2. I wish I had the balls to first spend six long years madly cheering on an Iraq war that not only reintroduced Sharia law to the streets of Baghdad, but radicalized the entire Islamic world against American influence—and then write a book blaming the spread of fundamentalist Islam on the ignorant consumers of the middle American heartland, who bought too many Hummers and spent too much time shopping for iPods in my wife’s giganto-malls.

3. To review quickly, the “Long Bomb” Iraq war plan Friedman supported as a means of transforming the Middle East blew up in his and everyone else’s face; the “Electronic Herd” of highly volatile international capital markets he once touted as an economic cure-all not only didn’t pan out, but led the world into a terrifying chasm of seemingly irreversible economic catastrophe; his beloved “Golden Straitjacket” of American-style global development (forced on the world by the “hidden fist” of American military power) turned out to be the vehicle for the very energy/ecological crisis Friedman himself warns about in his new book; and, most humorously, the “Flat World” consumer economics Friedman marveled at so voluminously turned out to be grounded in such total unreality that even his wife’s once-mighty shopping mall empire, General Growth Properties, has lost 99 percent of its value in this year alone.

So, yes, Friedman is suddenly an environmentalist of sorts.

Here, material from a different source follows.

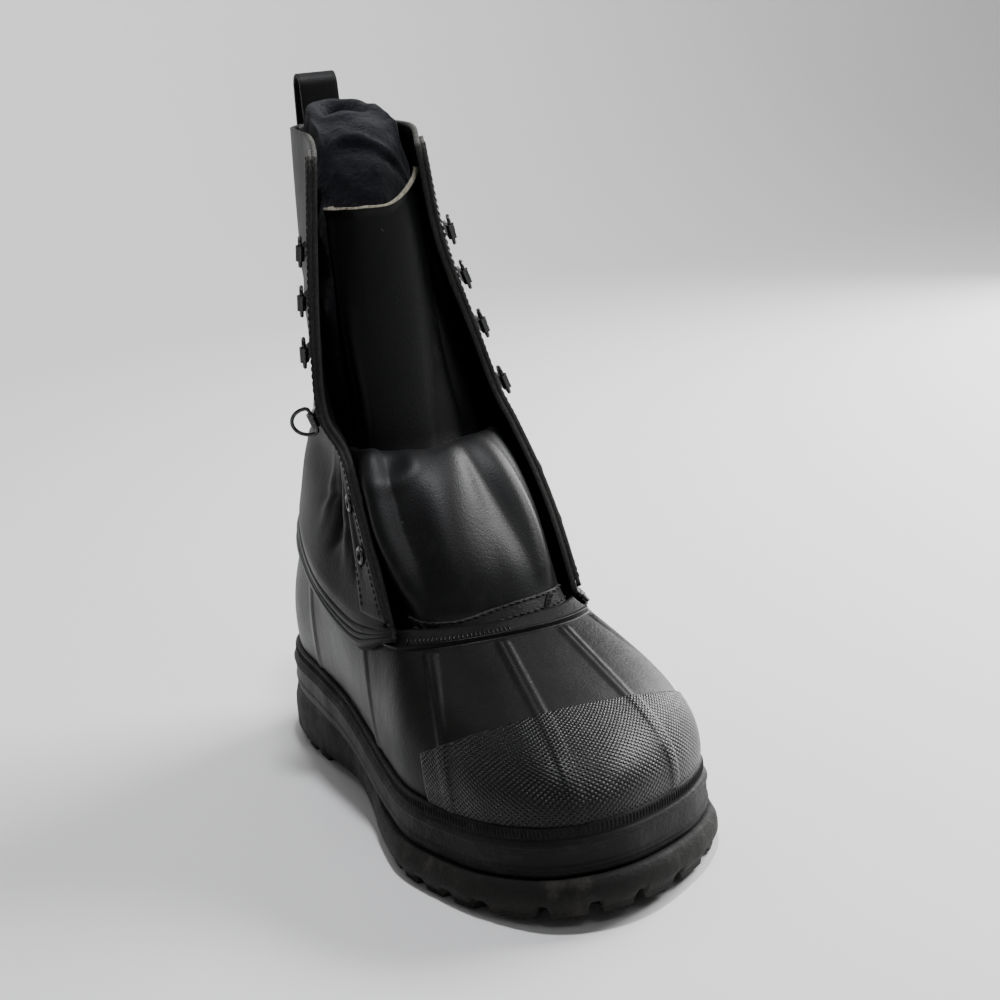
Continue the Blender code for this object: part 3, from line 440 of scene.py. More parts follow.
SOLE_PLACES = np.arange(0, STATIONS, 1 / 20)
sole_rows = []
tread_edge = edge_ring(SOLE_PLACES, TREAD_INSET, lambda y: 0 * y)
tread_edge[:, 2] = tread(tread_edge[:, :2])
foot_inset = BUMPER * station(SOLE_PLACES)[:, 2] + FOXING_WALL + GAP
level_z = spring_only(tread_edge[:, 1]) + 0.4 * OUTSOLE_EDGE
for share, inset, rise in SOLE_FOOT:
    ring = edge_ring(SOLE_PLACES, TREAD_INSET * (1 - inset), lambda y: 0 * y)
    ring[:, 2] = tread_edge[:, 2] * (1 - share) + level_z * share + rise
    sole_rows.append(ring)
for inset, rise in SOLE_SIDE:
    ring = edge_ring(SOLE_PLACES, inset, lambda y: spring_only(y) + (outsole_top(y) - spring_only(y)) * rise)
    sole_rows.append(ring)
for share in (0.35, 0.6):
    sole_rows.append(edge_ring(SOLE_PLACES, share * foot_inset, outsole_top))
wall_rows = np.array([tread_edge] + sole_rows)
outsole = sheet("outsole_moulded", wall_rows, True, sole_rubber.material)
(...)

What the fuck else is he going to be? All the other ideas he spent the last ten years humping have been blown to hell. Color me unimpressed that he scrounged one more thing to sell out of the smoldering, discredited wreck that should be his career; that he had the good sense to quickly reinvent himself before angry Gods remembered to dash his brains out with a lightning bolt. But better late than never, I suppose. Or as Friedman might say, “Better two cell phones than a fish in your zipper.”